The Scenario: North American Economic Integration at a Crossroads
The exclusion of Mexico, Canada, and Russia from Trump's tariff list presents a critical juncture for North American economic integration and broader global trade relations.
After decades of increasing economic interdependence under NAFTA and later USMCA, the region now faces a fundamental reassessment of its shared economic future.
In Ottawa, Canadian economic ministers are gathering for emergency meetings to develop a dual-track strategy: preparing retaliatory measures while simultaneously drafting proposals for bilateral negotiations with Washington.
The sensitive carve-out for energy exports at 10% rather than 25% provides leverage for Canadian negotiators, who understand the strategic importance of their energy resources to the United States
Meanwhile, in Mexico City, President Sheinbaum consults with business leaders and trade experts to formulate a response that balances economic necessities with political imperatives.
The existing 25% tariffs have already strained Mexico's export-oriented economy, particularly in manufacturing sectors deeply integrated with US supply chains.
In Moscow, Russian officials view their exemption from the tariff list with cautious optimism, interpreting it as a potential opening for diplomatic engagement on Ukraine and other contentious issues.
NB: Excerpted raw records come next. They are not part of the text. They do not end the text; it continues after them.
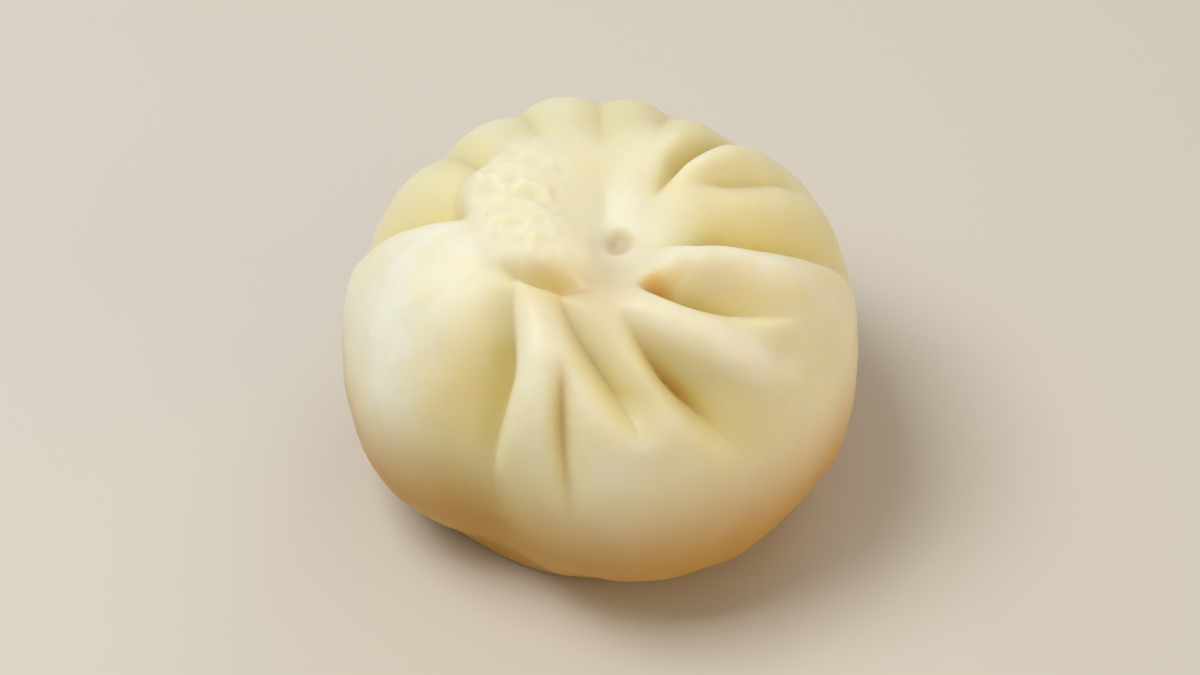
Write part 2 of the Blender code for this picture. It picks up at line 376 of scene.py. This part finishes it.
def flap_height(points):
    """1 on the folded flap and 0 off it, its dome from 0 to 1, and how much of it is left as it thins."""
    turn = np.radians(FLAP_TURN)
    x = points[..., 0] - GATHER_X - FLAP_X
    y = points[..., 1] - GATHER_Y - FLAP_Y
    lengthwise = (x * np.cos(turn) + y * np.sin(turn)) / FLAP_HALF_LENGTH
    crosswise = (y * np.cos(turn) - x * np.sin(turn)) / FLAP_HALF_WIDTH
    way = np.arctan2(crosswise, lengthwise)
    uneven = 1.0 + FLAP_THREE_WAVES * np.sin(3.0 * way + 1.0) + FLAP_FIVE_WAVES * np.sin(5.0 * way)
    reach = np.sqrt(lengthwise**2 + crosswise**2) * uneven
    thin = np.radians(FLAP_THIN_TURN)
    toward_thin = (x * np.cos(thin) + y * np.sin(thin)) / FLAP_HALF_LENGTH
    thinning = 1.0 - FLAP_THIN_SHARE * smooth(FLAP_THIN_FROM, FLAP_THIN_TO, toward_thin)
    dome = 1.0 - FLAP_DOME * np.minimum(reach, 1.0 + FLAP_EDGE) ** 2
    return 1.0 - smooth(1.0 - FLAP_EDGE, 1.0 + FLAP_EDGE, reach), dome, thinning


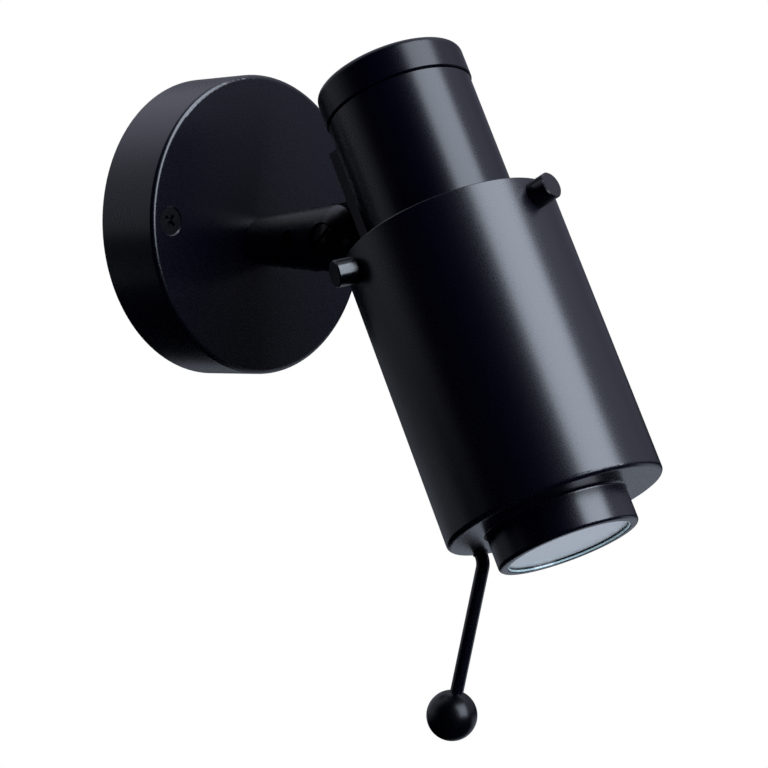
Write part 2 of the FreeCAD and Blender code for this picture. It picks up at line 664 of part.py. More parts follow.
def pivot_washers():
    washers = []
    for side in (-1, 1):
        cheek = Vector(side * SLOT_WIDTH / 2, PIVOT_Y, 0)
        inner = cheek.sub(X_AXIS * (side * PIVOT_WASHER_THICKNESS))
        hole = PIVOT_SCREW_RADIUS + RUNNING_CLEARANCE
        washers.append(arm_at_rest(ring_between(inner, cheek, PIVOT_WASHER_RADIUS, hole)))
    return Part.makeCompound(washers)


# ---- head: pivot lug, bar, tube and cap ----------------------------------------------------------
def inside_tube_seat(radius):
    """Where a flat disc of a radius rests against the inside of the inner tube's back."""
    return math.sqrt(INNER_BORE_RADIUS ** 2 - radius ** 2) - HEAD_AXIS_FROM_PIVOT


def lug_screw_heights():
    """The two lug screws, below and above the pivot."""
    return (-LUG_SCREW_OFFSET, LUG_SCREW_OFFSET)


def pivot_lug():
    half = LUG_WIDTH / 2
    eye = rod_between(Vector(-half, 0, 0), Vector(half, 0, 0), LUG_EYE_RADIUS)
    neck_points = [
        Vector(-half, 0, LUG_EYE_RADIUS), Vector(-half, LUG_FLANGE_Y, LUG_NECK_HEIGHT / 2),
        Vector(-half, LUG_FLANGE_Y, -LUG_NECK_HEIGHT / 2), Vector(-half, 0, -LUG_EYE_RADIUS),
    ]
    neck = prism(neck_points, X_AXIS * LUG_WIDTH)
    low = Vector(-LUG_FLANGE_WIDTH / 2, BAR_BACK_Y, -LUG_FLANGE_HEIGHT / 2)
    flange = block(low, Vector(LUG_FLANGE_WIDTH / 2, LUG_FLANGE_Y, LUG_FLANGE_HEIGHT / 2))
    lug = joined([eye, neck, flange])
    pivot_hole = PIVOT_SCREW_RADIUS + RUNNING_CLEARANCE
    lug = lug.cut(rod_between(Vector(-half, 0, 0), Vector(half, 0, 0), pivot_hole))
    way_start = Vector(0, BAR_BACK_Y, WIRE_WAY_OFFSET)
    lug = lug.cut(rod_between(way_start, Vector(0, LUG_EYE_RADIUS, WIRE_WAY_OFFSET), WIRE_WAY_RADIUS))
    for z in lug_screw_heights():
        start = Vector(0, BAR_BACK_Y, z)
        lug = lug.cut(rod_between(start, Vector(0, LUG_FLANGE_Y, z), LUG_SCREW_RADIUS + THREAD_CLEARANCE))
    return head_at_rest(lug)


def bar_and_tube_holes(shape):
    """Cuts the lug screws' holes and the wire bush's hole through the bar or the tube."""
    inside_y = inside_tube_seat(LUG_SCREW_RADIUS) - INNER_WALL
    for z in lug_screw_heights():
        start = Vector(0, inside_y, z)
        shape = shape.cut(rod_between(start, Vector(0, BAR_BACK_Y, z), LUG_SCREW_RADIUS + THREAD_CLEARANCE))
    start = Vector(0, inside_y, WIRE_WAY_OFFSET)
    end = Vector(0, BAR_BACK_Y, WIRE_WAY_OFFSET)
    return shape.cut(rod_between(start, end, BUSH_RADIUS + THREAD_CLEARANCE))


def mounting_bar():
    top = on_axis(BAR_TOP).z
    bottom = on_axis(BAR_BOTTOM).z
    low = Vector(-BAR_WIDTH / 2, BAR_BACK_Y - 2 * BAR_THICKNESS, bottom)
    bar = block(low, Vector(BAR_WIDTH / 2, BAR_BACK_Y, top))
    bar = bevel_edges(bar, BAR_CHAMFER, lambda edge: edge.CenterOfMass.y > BAR_BACK_Y - 1e-3)
    bar = bar.cut(rod_between(on_axis(BAR_TOP), on_axis(BAR_BOTTOM), INNER_RADIUS))
    return head_at_rest(bar_and_tube_holes(bar))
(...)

However, Trump's recent threat of secondary sanctions on Russian oil exports tempers this optimism with pragmatic wariness about the administration's unpredictable approach
As these three nations navigate their unique relationships with the United States, the global trading system itself stands at a crossroads.
The selective application of tariffs, with strategic exemptions based on existing relationships and geopolitical calculations, signals a shift away from multilateral rules toward more transactional, bilateral arrangements.
This emerging paradigm presents both challenges and opportunities for countries seeking to preserve their economic interests while adapting to a more fragmented international economic order.